Of course, adult-child intimate relations need to be regulated by a standard of ethics which is transparent and understood by all parties involved—not only the adult and the young person who love each other, but the parents of the young person as well. Parents have a legitimate reason to be concerned about the welfare of their children. Therefore, we have proposed a four-point compact between these parties in order to ensure a safe and open framework in which such relationships can develop and flourish. The four points we propose are:
These four points are a synthesis of two sets of proposals made in 1998, the first by Gerald Roelofs and the second by Dr. Frans Gieles in conjunction with the JORis workgroup of the JORis workgroup of the Dutch Association for Sexual Reform (NVSH). The four guidelines were first introduced in this form by CLogo. As well as being adopted by us, they were officially adopted by the Dutch advocacy group MARTIJN in 2004.
Consent of both child and adult
Right now, most countries have an age of consent, which is the legally-mandated age at which a young person can consent to sexual activity without risking prosecution for himself and/or his partner. However, the age of consent ignores the fact that the sexual and emotional development of children is not bound to a certain age. Rather than protecting children, it sets intolerable limits to their freedom. Young people are often believed to be unable to give consent, even when the meaning, purpose and responsibilities of intimate physical activity have been, either explicitly or implicitly, explained to them.
In an environment where children are properly educated about their sexuality, rather than kept in an enforced darkness, they will be better equipped to decide for themselves whether and with whom to share the joys of intimacy. Rather than simply telling them that the feelings they experience are 'bad' or 'wrong', or that they are 'too young' to be experiencing them, they ought to be taught about the responsibilities and risks of expressing these feelings with another person. Empowering them to make choices for themselves gives them a positive feeling about their sexuality which they will carry with them into adulthood.
Freedom for the child to withdraw at any time
The child should have the freedom to withdraw from the relationship at any moment. Dependence relationships (by law or social) in which sexuality plays a role may hinder children in this freedom. However, this is dependent on each individual situation. By freedom to withdraw, we mean that the child should have the right to dictate the extent and tempo of the relationship on every level, and to choose which facets of the relationship he wishes to continue in and which facets he wishes to discontinue or refrain from altogether.
We believe that a child's right to withdrawal includes a right to be treated with continuing respect by his partner or previous partner, and a right not to be subjected to any sort of demeaning or vindictive behavior. Part of affirming a child's ability to choose is honoring his freedom of choice, regardless of how unpleasant these decisions may be for the partner.

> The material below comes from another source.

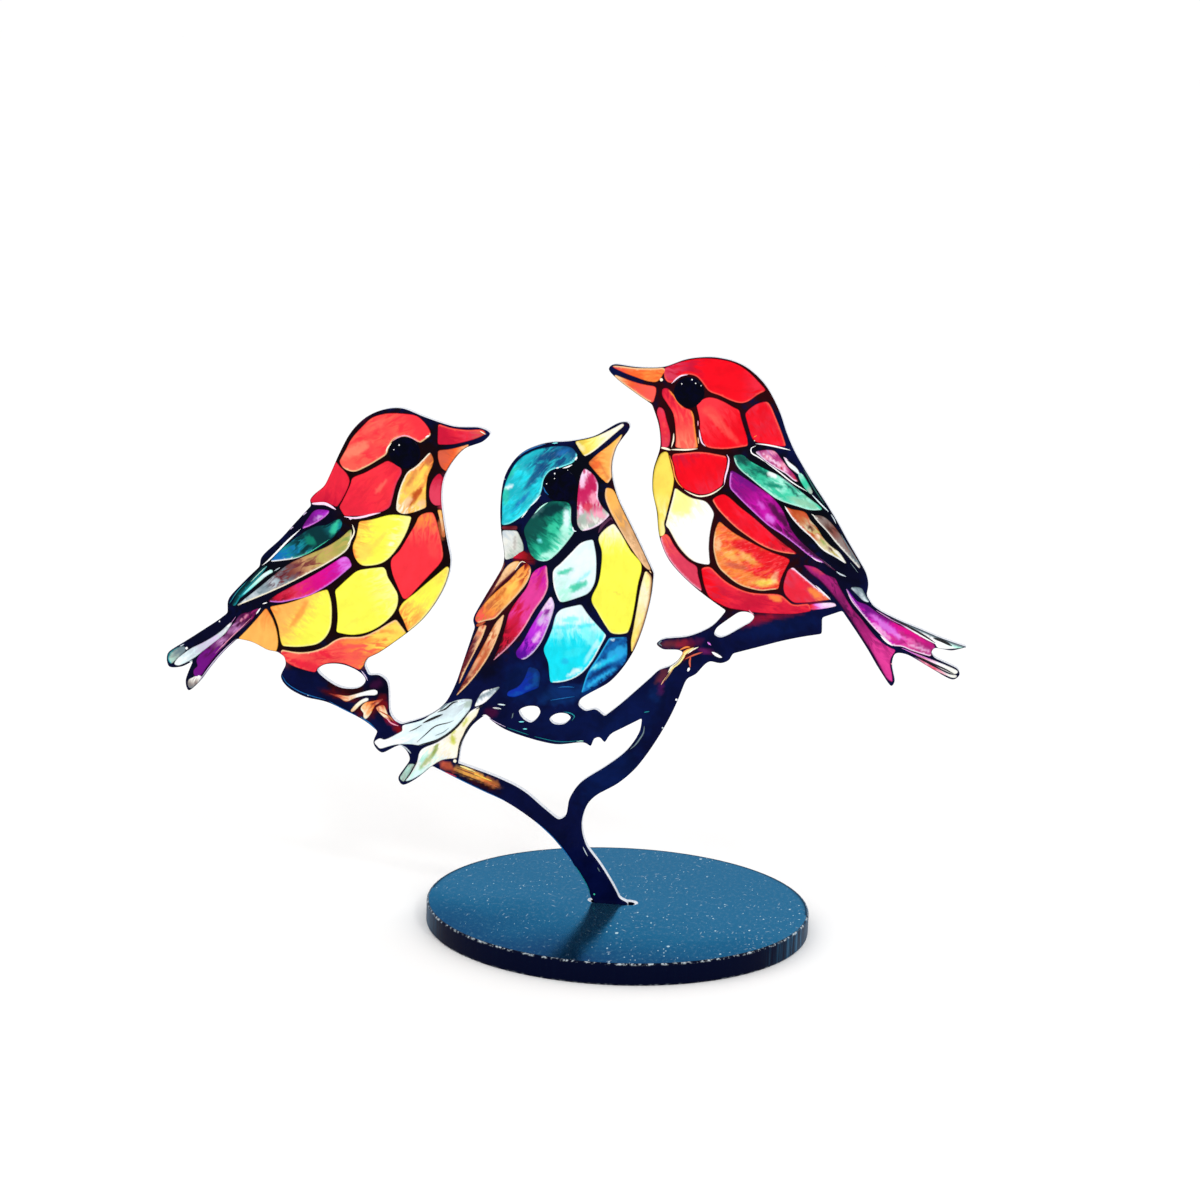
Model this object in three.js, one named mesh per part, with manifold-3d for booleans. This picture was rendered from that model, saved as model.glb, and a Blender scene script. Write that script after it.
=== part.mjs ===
// A desk ornament: three songbirds on a forked branch, cut as one flat steel plate that stands
// in a slot in a round steel base. Millimetres, +Z up, the front of the plate looks along -Y.
// The origin is the centre of the base's underside.
import * as THREE from 'three';
import { mergeVertices } from 'three/addons/utils/BufferGeometryUtils.js';
import Module from 'manifold-3d';

const wasm = await Module();
wasm.setup();

// Driving dimensions
const BASE_RADIUS = 47.5;
const BASE_THICKNESS = 5.4;
const BASE_CHAMFER = 0.5;
const PLATE_THICKNESS = 2.4;
const SLOT_DEPTH = 4;
const SLOT_LEFT = -6.8;
const SLOT_RIGHT = 4.3;
const TAB_LEFT = -5.8;
const TAB_RIGHT = 2.6;
const FIT_GAP = 0.3;

// How finely a round edge is divided
const BASE_SIDES = 96;
const SLOT_END_SIDES = 10;
const SAMPLE_STEP = 0.1;
const LONGEST_STEP = 5;
const TURN_STEP = THREE.MathUtils.degToRad(9);

const SLOT_FLOOR = BASE_THICKNESS - SLOT_DEPTH;
const SLOT_WIDTH = PLATE_THICKNESS + 2 * FIT_GAP;
const TAB_BOTTOM = SLOT_FLOOR + FIT_GAP;
const SHOULDER = BASE_THICKNESS + FIT_GAP;

// Every point is [x, z] on the plate. An outline is a closed row of stretches: each stretch is
// one smooth curve, it starts where the stretch before it ended, and two stretches meet in a
// corner. A stretch of one point is a straight line. Where two outlines overlap, the lines
// inside the overlap are short cuts that nothing shows of.
const LEFT_BIRD = [
  // crown, beak, breast and belly, from the nape to the leg
  [
    [-79.8, 102.2], [-79, 103.5], [-76.3, 106], [-73.2, 113], [-69.4, 120.2], [-64.7, 124.4],
    [-58, 126.2], [-50.8, 124.1], [-44, 122.4], [-37.6, 122.4], [-35.4, 121.2], [-37, 119.2],
    [-41.7, 117], [-46.2, 110.5], [-47, 105], [-45.8, 96.5], [-44.3, 88.9], [-45.7, 82.6],
    [-50.7, 74.4], [-57.2, 68.5], [-61.6, 65.1], [-64.6, 63.3], [-65.3, 61.5], [-64.2, 59.1],
  ],
  // behind the perch
  [[-66, 54]],
  [[-84, 58]],
  [[-85.7, 62.3]],
  // under the tail
  [[-87.4, 63.4], [-90, 63.8], [-93.5, 65.4], [-97.8, 66.2]],
  // lower and upper tail feather
  [[-102.8, 61], [-107.6, 54.4], [-110.3, 52.1], [-111.1, 54.2], [-109.2, 59.7]],
  [
    [-112, 58.1], [-115.4, 57.9], [-115.8, 61.1], [-112.2, 63.9], [-108, 66.9],
    [-103.3, 70.2], [-100.4, 72.6],
  ],
  // back edge of the folded wing
  [[-100.3, 75.8], [-98.1, 78.8], [-92.3, 84.9]],
  [[-92, 87], [-87.2, 92], [-82.3, 97.7], [-79.5, 100.9]],
];

const LEFT_PERCH = [
  [[-64.2, 59.1]],
  [[-61.6, 59.3], [-59.6, 57.8], [-59, 54.3], [-58.7, 50], [-57.5, 48.1], [-55.7, 47.2]],
  [[-58, 44]],
  [[-61.7, 45]],
  [
    [-64.2, 46.9], [-70, 49.7], [-75, 51.6], [-80, 52.4], [-84.9, 54.7], [-86.6, 57.2],
    [-85.4, 60.4], [-85.7, 62.3],
  ],
  [[-66, 62]],
];

const MIDDLE_BIRD = [
  // wing, back, crown and bill, from the top of the tail to the bill's tip
  [[-42.5, 57.8], [-40.8, 63.2], [-37.8, 73.1]],
  [
    [-38.3, 74.8], [-37.5, 77.2], [-34, 83.6], [-31.1, 89.8], [-32, 97.8], [-32.3, 104.6],
    [-31.2, 111.6], [-27.6, 116.8], [-21.8, 119.6], [-15.5, 120.5], [-9.9, 122], [-3.6, 125.7],
    [-1.8, 125.7], [-1.3, 124.6], [-4.2, 119.9], [-5.3, 114.5], [-3.9, 108.2], [0.6, 99.5],
    [5.9, 89.3],
  ],
  // breast and belly, then behind the perch
  [[5.6, 84.6], [4, 76.6], [1.3, 68.9], [-3.6, 61.9], [-11.1, 56.6], [-11.5, 55]],
  [[-14, 50]],
  [[-33, 51.5]],
  [[-34.8, 51]],
  // right edge of the tail, then behind the left limb
  [[-37.6, 48.4], [-40.2, 43.8], [-41.1, 38.3]],
  [[-44, 36.4]],
  [[-47.7, 37.1]],
  // the two tail tips and the upper edge of the tail
  [
    [-51.4, 33.7], [-55.1, 31.7], [-56.2, 33.3], [-53.4, 38.6], [-55.8, 41.7], [-60.6, 39.6],
    [-62.7, 41.8], [-61.7, 45],
  ],
  [[-58, 46]],
  [[-55.7, 47.2]],
  [[-49.6, 49.6], [-46, 52.1], [-44.2, 54.3]],
];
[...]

Harmony with the child's level of development
Any contact should be in harmony with the child's level of psycho-sexual and physical development. This means that the contacts should be appropriate not only to his wishes, but to his level of experience, and should not in any way cause harm to come to the child's body. This requires that the older partner exercise a high level of responsibility to educate the child about what his body can sustain and to what he can do if he wishes to do so.
In a loving consensual relationship, any physical activity will likely be gradual, with the older partner not attempting to do anything with a child until the child is comfortable with lower level of intimacy and can engage in them without any adverse physical or emotional effects.
Openness towards the child's parents
Openness towards the parents of the child is of utmost importance. The child should not be required to keep secrets from his parents. The child's experience of events is dependent on the entire situation, including the quality of the relationship and the support of adults around it—including his parents. In most societies, amaros is an emotionally charged concept. Because of the many prejudices, childlovers will be afraid to be open about a relationship towards the child's parents. Nonetheless, this openness is a crucial condition.
Children should be protected from everyone who uses force, coercion or manipulation to cause a child to engage in sexual activity he does not want, or would not normally consent to. A child's parents should thus be able to determine to what extent the three other suggested guidelines are being respected. The childlover's feelings are private, but his or her actions are not. The parents of the child have the right to ensure that the childlover is not doing anything with their child that could cause bodily or emotional harm and to intervene if they have reason to believe that the child is being coerced or manipulated into physical activities he is not ready for or desirous of.